_STORED DATA_
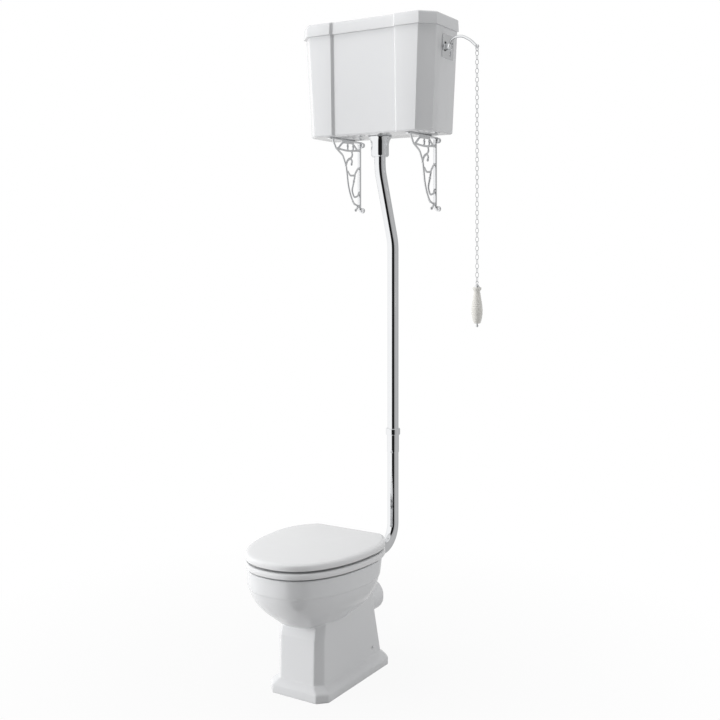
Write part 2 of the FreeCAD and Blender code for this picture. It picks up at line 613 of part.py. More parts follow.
node(joined(rod(2, ("chamberSide", "chamberBack", linkFoot), "leverEyeHeight + 5 - siphonTop - 28"),
            rod(2.5, ("chamberSide", "chamberBack - 10", "leverEyeHeight + 6.2"), 20, yAxis)), "lift_link")


# ---- flush lever, plate and pivot ----------------------------------------------------------------------

wallTilt = math.degrees(math.atan2(size("topHalf") - size("bottomHalf"), size("cisternTop") - size("cisternBottom")))
plateLow, plateHigh, plateStart, plateEnd = 1938, 2014, 277, 355


def makePlate():
    """A flat plate lying on the tapered side, with two cheeks for the lever and an oval hole."""
    plate = Part.makeBox(2.5, plateEnd - plateStart, plateHigh - plateLow)
    plate = plate.makeFillet(5, [edge for edge in plate.Edges if abs(edge.tangentAt(0).x) > 0.9])
    plate.rotate(point(0, 0, 0), yAxis, wallTilt)
    plate.translate(point(sideAt(plateLow), plateStart, plateLow))
    pivot = point(size("leverSide"), 0, size("leverHeight"))
    body = plate
    for y in (size("leverBack") - 10.5, size("leverBack") + 6):
        cheek = Part.makeBox(pivot.x - 249, 4.5, 18, point(249, y, pivot.z - 9))
        nose = Part.makeCylinder(9, 4.5, point(pivot.x, y, pivot.z), yAxis)
        body = body.multiFuse([cheek, nose])
    body = body.cut(Part.makeBox(40, 12, 30, point(234, size("leverBack") - 6, pivot.z - 12)))
    oval = Part.makeCylinder(5, 40, point(230, 332, 1952), xAxis).fuse(
        Part.makeCylinder(5, 40, point(230, 332, 1960), xAxis))
    body = body.cut(oval).cut(Part.makeCylinder(size("leverPin"), 60, point(pivot.x, 260, pivot.z), yAxis))
    body = body.cut(Part.makeBox(30, 90, 90, point(sideAt(plateLow) - 30, 270, plateLow - 5)))
    for y, z in screwPlaces:
        body = body.cut(Part.makeCylinder(2.6, 60, point(220, y, z), xAxis))
    return body.removeSplitter()


node(shaped(makePlate()), "lever_plate")


def leverScrew(y, z):
    x = sideAt(z) + 2.9
    return joined(rod(2.5, (x - 18, y, z), 19, xAxis), rod(4.6, (x, y, z), 2.2, xAxis),
                  hexagon(4.6, (x - 16.5, y, z), 3.5, xAxis))


node(group(*[leverScrew(y, z) for y, z in screwPlaces]), "lever_screws")
node(joined(rod("leverPin", ("leverSide", "leverBack - 12", "leverHeight"), 24, yAxis),
            rod(7.5, ("leverSide", "leverBack - 14.5", "leverHeight"), 4, yAxis),
            rod(5, ("leverSide", "leverBack + 10.5", "leverHeight"), 2.5, yAxis)), "lever_pivot_pin")


def makeLever():
    """Inside arm to the lift link, boss on the pivot, and the swan neck outside."""
    y = size("leverBack")
    pivot = point(size("leverSide"), y, size("leverHeight"))
    eye = point(size("chamberSide"), y, size("leverEyeHeight"))
    inner = Part.makeBox((pivot - eye).Length + 6, 8, 6, point(-6, -4, -3))
    inner.rotate(point(0, 0, 0), yAxis, -math.degrees(math.atan2(pivot.z - eye.z, pivot.x - eye.x)))
    inner.translate(eye)
    pad = Part.makeBox(31, 14, 6, point(eye.x - 15, y - 7, eye.z - 3))
    boss = Part.makeCylinder(8, 11, point(pivot.x, y - 5.5, pivot.z), yAxis)
    tip = point(size("ringSide"), y, size("eyeHeight"))
    path = bentPath([pivot, point(271, y, 1992), point(287, y, 2002), point(312, y, 2001), point(338, y, 1986), tip],
                    [12, 14, 40, 60])
    neck = sweep(path, 4.5)
    lug = Part.makeCylinder(6.5, 6, point(tip.x, y - 3, tip.z), yAxis)
    body = inner.multiFuse([pad, boss, neck, lug])
    body = body.cut(Part.makeCylinder(size("leverPin") + size("runningFit"), 20, point(pivot.x, y - 10, pivot.z),
                                      yAxis))
    body = body.cut(Part.makeBox(15, 6, 20, point(eye.x - 10, y - 3, eye.z - 10)))
    return body.cut(Part.makeCylinder(3, 20, point(tip.x, y - 10, tip.z), yAxis)).removeSplitter()


node(shaped(makeLever()), "flush_lever")
node(hoop("ringRadius", "ringWire", ("ringSide", "leverBack", "eyeHeight - ringRadius"), xAxis), "chain_ring")


# ---- chain and pull --------------------------------------------------------------------------------------

def linkShape(centre, across):
    """One oval link standing on end, its flat side square to `across`."""
    half = size("linkHalf")
    side = size("linkLength") / 2 - half
    wide = across.cross(zAxis)
    corners = [centre + wide * half + zAxis * side, centre - wide * half + zAxis * side,
               centre - wide * half - zAxis * side, centre + wide * half - zAxis * side]
    path = Part.Wire([Part.Arc(corners[0], centre + zAxis * (side + half), corners[1]).toShape(),
                      Part.LineSegment(corners[1], corners[2]).toShape(),
                      Part.Arc(corners[2], centre - zAxis * (side + half), corners[3]).toShape(),
                      Part.LineSegment(corners[3], corners[0]).toShape()])
    ring = Part.Wire([Part.makeCircle(size("linkWire"), corners[0], zAxis)])
    return path.makePipeShell([ring], True, False)


chainTop = size("eyeHeight") - 2 * size("ringRadius") + size("ringWire") + size("linkWire") + size("runningFit")
linkCentre = chainTop - size("linkLength") / 2
links = []
for number in range(int(size("linkCount"))):
    facing = yAxis if number % 2 == 0 else xAxis
    centre = point(size("ringSide"), size("leverBack"), linkCentre - number * size("linkPitch"))
    links.append(linkShape(centre, facing))
node(shaped(Part.makeCompound(links)), "pull_chain")

chainEnd = chainTop - size("linkLength") - (size("linkCount") - 1) * size("linkPitch")
eyeTop = chainEnd + size("linkWire") + 1.2 + size("runningFit")
node(joined(hoop(4, 1.2, ("ringSide", "leverBack", eyeTop - 4), yAxis),
            rod(9, ("ringSide", "leverBack", "handleTop"), eyeTop - 8 - size("handleTop"), topRadius=3)),
     "handle_ferrule")


def handleCorners():
    """Half outline of the ceramic pull: a crown, a neck and a ribbed swelling body."""
    length = size("handleLength")
    corners = [(0, 0), (11, 0), (14, -2), (14, -5), (9.5, -14)]
    ribs = 17
    for rib in range(ribs):
        drop = 18 + (length - 24) * rib / ribs
        share = (drop - 18) / (length - 24)
        swell = 10.5 + 7 * math.sin(math.pi * share ** 1.35) + 0.5 * share
        corners += [(round(swell, 2), -round(drop, 2)), (round(swell - 0.8, 2), -round(drop + 4, 2))]
    return corners + [(7, -length + 2), (0, -length + 2)]


node(turned(handleCorners(), ("ringSide", "leverBack", "handleTop")), "pull_handle")
node(joined(rod(3, ("ringSide", "leverBack", "handleTop - handleLength - 4"), 6),
            ball(4.5, ("ringSide", "leverBack", "handleTop - handleLength - 6"))), "handle_tip")


# ---- float valve ---------------------------------------------------------------------------------------

valveOuter = joined(
    rod("valveTail", ("tailEnd", "valveBack", "valveHeight"), "tailStart - tailEnd", xAxis),
    rod("valveShank", ("tailStart", "valveBack", "valveHeight"), "-216 - tailStart", xAxis),
    rod(16, (-236.5, "valveBack", "valveHeight"), 5, xAxis),
    rod(12, (-236.5, "valveBack", "valveHeight"), 46, xAxis),
    box(("armSide - 8", "valveBack - 8", "armHeight - 6"), ("armSide + 8", "valveBack + 8", "valveHeight - 4")))
valveInner = joined(
    rod(5, (-293, "valveBack", "valveHeight"), 76, xAxis),
    rod("6 + runningFit", (-228, "valveBack", "valveHeight"), 60, xAxis),
    box(("armSide - 11", "valveBack - 4", "armHeight - 7"), ("armSide + 20", "valveBack + 4", "valveHeight - 2")),
    rod(1.5, ("armSide", "valveBack - 10", "armHeight"), 20, yAxis))
node(minus(valveOuter, valveInner), "float_valve_body")
node(minus(hexagon(16, (-256.4, "valveBack", "valveHeight"), 6, xAxis),
           rod("valveShank", (-258, "valveBack", "valveHeight"), 9, xAxis)), "valve_backnut")
node(minus(rod(15, (-250.4, "valveBack", "valveHeight"), 2.5, xAxis),
           rod("valveShank", (-252, "valveBack", "valveHeight"), 6, xAxis)), "valve_washer")
node(minus(rod(6, (-221, "valveBack", "valveHeight"), 27, xAxis),
           box(("armSide - 5", "valveBack - 3.5", "valveHeight - 7"), ("armSide + 5", "valveBack + 3.5", "valveHeight"))),
     "valve_piston")
node(rod(1.5, ("armSide", "valveBack - 9.5", "armHeight"), 19, yAxis), "arm_pivot_pin")
armDirection = point(math.cos(math.radians(size("armDrop"))), 0, -math.sin(math.radians(size("armDrop"))))
armStart = ("armSide", "valveBack", "armHeight")
ballCentre = ("armSide + armReach * cos(armDrop)", "valveBack", "armHeight - armReach * sin(armDrop)")
socketStart = ("armSide + (armReach - ballRadius - 4) * cos(armDrop)", "valveBack",
               "armHeight - (armReach - ballRadius - 4) * sin(armDrop)")
armSolid = joined(rod("armRadius", armStart, "armReach - ballRadius + ballSocket", armDirection),
                  rod(5.5, ("armSide", "valveBack - 3.6", "armHeight"), 7.2, yAxis),
                  box(("armSide - 2", "valveBack - 3", "armHeight"), ("armSide + 2", "valveBack + 3", "valveHeight - 1")))
node(minus(armSolid, rod("1.5 + runningFit", ("armSide", "valveBack - 10", "armHeight"), 20, yAxis)), "float_arm")
node(minus(ball("ballRadius", ballCentre),
           rod("armRadius + runningFit", socketStart, "4 + ballSocket", armDirection)), "float_ball")


# ---- brackets -------------------------------------------------------------------------------------------

def scrollStrokes():
    """Strokes of the casting, as (distance from the wall, depth below the top) with a radius per bend."""
    return [
        ([(174, 5), (154, 33), (112, 54), (90, 90), (80, 141), (70, 190), (40, 218), (4, 226)],
         [9, 30, 60, 150, 150, 50, 30]),
        ([(152, 33), (80, 37), (4, 30)], [300]),
        ([(140, 32), (112, 10), (50, 8), (20, 29)], [30, 24]),
        ([(55, 36), (50, 53), (84, 72), (94, 92)], [9, 22]),
        ([(84, 72), (68, 60), (51, 68), (57, 82)], [12, 8]),
        ([(82, 106), (66, 121), (38, 119), (16, 94), (4, 92)], [16, 18, 12]),
        ([(34, 118), (42, 142), (54, 172), (40, 196), (16, 190), (8, 176)], [60, 16, 12, 10]),
        ([(12, 226), (30, 240)], []),
        ([(81, 14), (81, 35)], []),
        ([(46, 12), (46, 34)], []),
    ]


def makeBracket():
    """One wall bracket with its leg in the plane x = 0."""
    wall, top = size("wallPlane"), size("cisternBottom")
    flange = Part.makeBox(20, size("bracketReach"), 6, point(-10, wall - size("bracketReach"), top - 6))
    flange = flange.makeFillet(8, [edge for edge in flange.Edges
                                   if abs(edge.tangentAt(0).z) > 0.9 and edge.CenterOfMass.y < wall - 10])
    leg = Part.makeBox(11, 9, size("bracketDrop") - 10, point(-5.5, wall - 9, top - size("bracketDrop") + 5))
    body = flange.fuse(leg)
    for points, radii in scrollStrokes():
        places = [point(0, wall - away, top - below) for away, below in points]
        body = body.fuse(sweep(bentPath(places, radii), size("scrollRadius")))
    for away, below, radius in ((30, 240, 5.5), (57, 82, 4.6), (81, 22, 4.6), (46, 21, 4.6), (42, 140, 5)):
        body = body.fuse(Part.makeSphere(radius, point(0, wall - away, top - below)))
    for height in (size("lugTop"), size("lugBottom")):
        lug = Part.makeCylinder(9.5, 7, point(size("lugShift"), wall - 7, height), yAxis)
        arm = Part.makeBox(size("lugShift"), 7, 9, point(0, wall - 7, height - 4.5))
        body = body.multiFuse([lug, arm])
        body = body.cut(Part.makeCylinder(size("lugHole"), 30, point(size("lugShift"), wall - 20, height), yAxis))
    body = body.cut(Part.makeBox(60, 30, 300, point(-30, wall, top - 290)))
    return body.cut(Part.makeBox(60, 300, 30, point(-30, wall - 250, top))).removeSplitter()


bracketShape = makeBracket()
for side, label in ((-1, "bracket_left"), (1, "bracket_right")):
    bracket = node(shaped(bracketShape), label)
    bracket.Placement = FreeCAD.Placement(point(side * size("bracketSide"), 0, 0), FreeCAD.Rotation())


# ---- checks and files -----------------------------------------------------------------------------------

doc.recompute()
for item in doc.Objects:
    if "Invalid" in item.State or "Error" in item.State:
        raise RuntimeError("%s (%s) failed" % (item.Label, item.Name))
for item in nodes:
    if item.Shape.isNull() or not item.Shape.isValid():
        raise RuntimeError("%s has no valid shape" % item.Label)

os.makedirs("parts", exist_ok=True)
for item in nodes:
    item.Shape.exportStep("parts/%s.step" % item.Label)
    extent = item.Shape.BoundBox
    print("%-22s solids %3d  volume %10.0f  z %7.1f to %7.1f" % (item.Label, len(item.Shape.Solids),
                                                              item.Shape.Volume, extent.ZMin, extent.ZMax))
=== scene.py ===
import json
import math
import bmesh
import bpy
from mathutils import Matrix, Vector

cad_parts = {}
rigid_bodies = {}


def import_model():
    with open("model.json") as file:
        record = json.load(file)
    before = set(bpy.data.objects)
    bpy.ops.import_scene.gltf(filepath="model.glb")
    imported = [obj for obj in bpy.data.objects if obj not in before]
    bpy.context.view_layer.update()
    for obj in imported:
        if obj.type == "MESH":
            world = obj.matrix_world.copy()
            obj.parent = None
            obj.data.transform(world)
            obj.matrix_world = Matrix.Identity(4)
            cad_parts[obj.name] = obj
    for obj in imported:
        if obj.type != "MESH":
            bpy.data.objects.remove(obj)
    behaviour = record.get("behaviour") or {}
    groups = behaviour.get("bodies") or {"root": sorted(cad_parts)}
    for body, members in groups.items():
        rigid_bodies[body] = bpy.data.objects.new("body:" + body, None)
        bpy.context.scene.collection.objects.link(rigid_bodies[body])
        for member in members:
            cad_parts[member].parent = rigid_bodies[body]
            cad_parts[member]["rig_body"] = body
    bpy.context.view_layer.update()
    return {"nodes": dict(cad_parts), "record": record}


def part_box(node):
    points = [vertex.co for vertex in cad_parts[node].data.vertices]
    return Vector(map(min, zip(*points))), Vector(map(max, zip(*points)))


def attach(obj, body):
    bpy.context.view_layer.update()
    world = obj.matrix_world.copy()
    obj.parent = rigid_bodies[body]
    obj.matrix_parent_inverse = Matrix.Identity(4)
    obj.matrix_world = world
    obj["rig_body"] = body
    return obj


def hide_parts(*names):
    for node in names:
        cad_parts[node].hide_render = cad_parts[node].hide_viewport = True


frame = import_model()
nodes = frame["nodes"]
scene = bpy.context.scene
print("frame loaded:", len(nodes), "nodes")


# shader and geometry graphs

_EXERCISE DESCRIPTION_
All lines in the listing above from the line containing "# ---- checks" to the line containing "cad_parts[member].parent = rigid_bodies[body]", inclusive, should be retyped exactly; no other lines should appear.

_COMPLETE OUTPUT_
# ---- checks and files -----------------------------------------------------------------------------------

doc.recompute()
for item in doc.Objects:
    if "Invalid" in item.State or "Error" in item.State:
        raise RuntimeError("%s (%s) failed" % (item.Label, item.Name))
for item in nodes:
    if item.Shape.isNull() or not item.Shape.isValid():
        raise RuntimeError("%s has no valid shape" % item.Label)

os.makedirs("parts", exist_ok=True)
for item in nodes:
    item.Shape.exportStep("parts/%s.step" % item.Label)
    extent = item.Shape.BoundBox
    print("%-22s solids %3d  volume %10.0f  z %7.1f to %7.1f" % (item.Label, len(item.Shape.Solids),
                                                              item.Shape.Volume, extent.ZMin, extent.ZMax))
=== scene.py ===
import json
import math
import bmesh
import bpy
from mathutils import Matrix, Vector

cad_parts = {}
rigid_bodies = {}


def import_model():
    with open("model.json") as file:
        record = json.load(file)
    before = set(bpy.data.objects)
    bpy.ops.import_scene.gltf(filepath="model.glb")
    imported = [obj for obj in bpy.data.objects if obj not in before]
    bpy.context.view_layer.update()
    for obj in imported:
        if obj.type == "MESH":
            world = obj.matrix_world.copy()
            obj.parent = None
            obj.data.transform(world)
            obj.matrix_world = Matrix.Identity(4)
            cad_parts[obj.name] = obj
    for obj in imported:
        if obj.type != "MESH":
            bpy.data.objects.remove(obj)
    behaviour = record.get("behaviour") or {}
    groups = behaviour.get("bodies") or {"root": sorted(cad_parts)}
    for body, members in groups.items():
        rigid_bodies[body] = bpy.data.objects.new("body:" + body, None)
        bpy.context.scene.collection.objects.link(rigid_bodies[body])
        for member in members:
            cad_parts[member].parent = rigid_bodies[body]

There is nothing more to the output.